Che spiega: “Se questo può suonare un po’ astratto, si consideri il 15 settembre 2019: il tasso Repo, che normalmente non ha certo balzi emozionanti, è aumentato in un giorno fino a raggiungere un livello del 10% annualizzato. La Fed, sotto shock, si è sentita in dovere di ‘fare qualcosa’, cosa che di questi tempi significa immancabilmente incrementare la quantità di fondi mutuabili disponibili. L’entità dell’aumento è stata di quasi 500 miliardi di dollari, ben oltre metà del bilancio totale della Fed prima della crisi. L’aspetto più incredibile è che nonostante questo la banca centrale ha descritto l’episodio come un mero inconveniente ‘tecnico’ nel mercato Repo”.

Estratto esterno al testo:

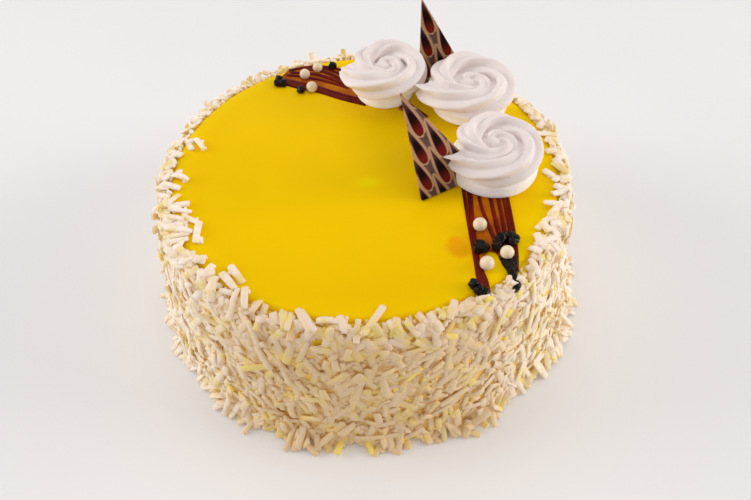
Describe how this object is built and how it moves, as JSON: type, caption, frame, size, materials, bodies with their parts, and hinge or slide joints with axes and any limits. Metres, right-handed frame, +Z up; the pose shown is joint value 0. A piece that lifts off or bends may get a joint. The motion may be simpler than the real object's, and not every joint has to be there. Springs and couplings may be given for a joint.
{
  "type": "pineapple cake",
  "caption": "Round glazed cake with a side coated in white shavings, topped with piped rosettes, chocolate triangles, syrup lines and sugar pearls.",
  "frame": {"origin": "middle of the flat underside of the cake", "axes": "+Z up, +X to the viewer's right, the front of the cake towards -Y"},
  "size_m": [0.2284, 0.2266, 0.1226],
  "materials": {
    "shavings": "waxy white chocolate shavings, satin",
    "glaze": "glossy translucent fruit glaze",
    "meringue": "smooth satin piped cream",
    "chocolate": "smooth printed chocolate, semi-gloss"
  },
  "bodies": {
    "root": {"cake": "shavings", "glaze": "glaze", "rosette_front": "meringue", "rosette_middle": "meringue", "rosette_back": "meringue", "triangle_front": "chocolate", "triangle_back": "chocolate"}
  },
  "joints": []
}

Una spiegazione più pragmatica, secondo Rivelle, è che il mercato stia dando dei segnali che la Fed non gradisce: il mercato Repo vorrebbe scambiare a un tasso superiore rispetto a quello imposto dalla banca centrale. Tuttavia, se ciò avvenisse, si verificherebbe probabilmente un’inversione nella parte a breve termine della curva dei rendimenti. Un’inversione però suona un po’ troppo come la fine di un’abbuffata di credito e l’inizio di una recessione. Di conseguenza, la risposta della Fed è impedire al mercato di inviare questo tipo di segnale.

“E così la Fed continua a fingere che il ciclo non debba mai finire. Ma i mercati faranno il loro dovere e gli investitori prima o poi dovranno affrontare le conseguenze dell’abbuffata di credito dell’ultimo decennio”, conclude il Cio di Tcw.